Al presidente Napolitano i tre architetti non hanno chiesto una legge apposita, ma di prendere a cuore la questione. Come? La maniera resta vaga e allora vogliamo suggerire non al presidente ma al governo, ed esattamente al ministro della cultura Massimo Bray (era presente anch’egli alla giornata barese) un atto semplice semplice: abrogare il comma 16 dell’articolo 4 del Decreto Sviluppo, per riportare tutto com’era prima della deriva neoliberista, quando eravamo un po’ meno distanti dagli altri paesi europei. Né la Francia con il Code du Patrimoine (è del 2010, ma recepisce una legge del 1913) né la Germania con le leggi dei singoli Laender sul Denkmalschutz prevedono limiti di tempo per il riconoscimento del bene culturale. In Inghilterra poi, la tutela dell’architettura è direttamente collegata alla normativa urbanistica e regolata dal Planning (Listed Buildings and Conservation Areas) Act 1990. Lì anche gli edifici con meno di 30 anni sono tutelati se sono di qualità eccezionale e minacciati di trasformazioni o demolizioni.
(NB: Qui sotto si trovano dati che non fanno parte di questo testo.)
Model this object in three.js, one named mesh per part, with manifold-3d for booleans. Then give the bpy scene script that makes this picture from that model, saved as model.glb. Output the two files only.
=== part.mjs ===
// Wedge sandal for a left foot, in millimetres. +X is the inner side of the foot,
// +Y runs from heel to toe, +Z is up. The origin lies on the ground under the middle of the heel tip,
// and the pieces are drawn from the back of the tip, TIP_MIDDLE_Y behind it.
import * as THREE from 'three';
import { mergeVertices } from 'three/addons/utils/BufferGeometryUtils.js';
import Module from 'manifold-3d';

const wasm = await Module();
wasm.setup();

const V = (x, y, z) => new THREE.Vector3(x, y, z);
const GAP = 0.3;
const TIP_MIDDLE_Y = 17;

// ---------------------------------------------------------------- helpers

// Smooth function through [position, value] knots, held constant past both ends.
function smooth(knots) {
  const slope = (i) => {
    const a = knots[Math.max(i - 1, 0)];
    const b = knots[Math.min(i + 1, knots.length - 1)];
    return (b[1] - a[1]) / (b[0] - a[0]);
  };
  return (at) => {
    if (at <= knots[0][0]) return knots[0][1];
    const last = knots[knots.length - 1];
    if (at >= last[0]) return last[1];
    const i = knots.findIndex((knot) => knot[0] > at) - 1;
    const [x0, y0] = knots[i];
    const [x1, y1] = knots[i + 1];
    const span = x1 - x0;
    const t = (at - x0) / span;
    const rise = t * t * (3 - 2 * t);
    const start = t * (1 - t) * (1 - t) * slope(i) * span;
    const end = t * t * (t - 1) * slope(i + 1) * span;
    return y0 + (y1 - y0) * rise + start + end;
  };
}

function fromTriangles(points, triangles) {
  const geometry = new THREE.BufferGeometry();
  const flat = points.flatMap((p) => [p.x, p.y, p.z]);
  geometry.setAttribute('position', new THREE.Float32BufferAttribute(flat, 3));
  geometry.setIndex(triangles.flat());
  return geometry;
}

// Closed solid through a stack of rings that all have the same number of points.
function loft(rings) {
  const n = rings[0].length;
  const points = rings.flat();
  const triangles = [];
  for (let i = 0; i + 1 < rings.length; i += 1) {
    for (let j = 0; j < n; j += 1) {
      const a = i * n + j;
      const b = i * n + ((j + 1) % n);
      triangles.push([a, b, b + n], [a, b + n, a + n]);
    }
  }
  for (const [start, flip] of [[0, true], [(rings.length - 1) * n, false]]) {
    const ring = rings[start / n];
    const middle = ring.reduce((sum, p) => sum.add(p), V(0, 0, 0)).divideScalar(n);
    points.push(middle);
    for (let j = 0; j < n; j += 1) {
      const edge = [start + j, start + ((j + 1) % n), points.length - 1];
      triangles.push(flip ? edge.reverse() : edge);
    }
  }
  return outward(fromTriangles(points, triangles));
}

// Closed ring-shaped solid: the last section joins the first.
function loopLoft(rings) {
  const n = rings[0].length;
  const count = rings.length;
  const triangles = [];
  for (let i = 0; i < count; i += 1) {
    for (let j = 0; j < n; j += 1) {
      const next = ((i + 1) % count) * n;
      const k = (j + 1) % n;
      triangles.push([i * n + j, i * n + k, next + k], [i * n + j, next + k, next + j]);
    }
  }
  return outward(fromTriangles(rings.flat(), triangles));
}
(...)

Il palazzo di Chiaia e Napolitano avrebbe avuto migliore sorte se sottoposto alla tutela dello Stato? Chi può saperlo! Ma almeno non staremmo qui a fare i conti con l’equivoco di una ristrutturazione scambiata da qualcuno per un restauro. Come una grottesca zucca di Halloween, il palazzo è stato completamente svuotato all’interno per ricavare uffici (ma non le aule per gli studenti), lasciando un involucro esterno, malinconica memoria di quel che fu un’architettura totale, interamente disegnata dalle strutture fino agli arredi. Un restauro avrebbe interpretato l’edificio per ripartire gli spazi, o almeno evitato che i controssoffitti finissero per oscurare la luce delle finestre. Un restauro avrebbe ricostruito luminosità e spazialità della hall di ingresso al piano rialzato, rimuovendo i rivestimenti in travertino applicati nel 2001. Un restauro avrebbe forse raggiunto l’incredibile obiettivo di rimettere a posto se non altro gli infissi d’alluminio di quelle sette finestre en longuer sul basamento sospeso all’angolo tra via Crisanzio e via Suppa.
Insomma, poteva essere questa l’occasione per un restauro del contemporaneo, anzi di un prototipo del «Moderno Murattiano». Ma ancora una volta hanno vinto gli immobiliaristi.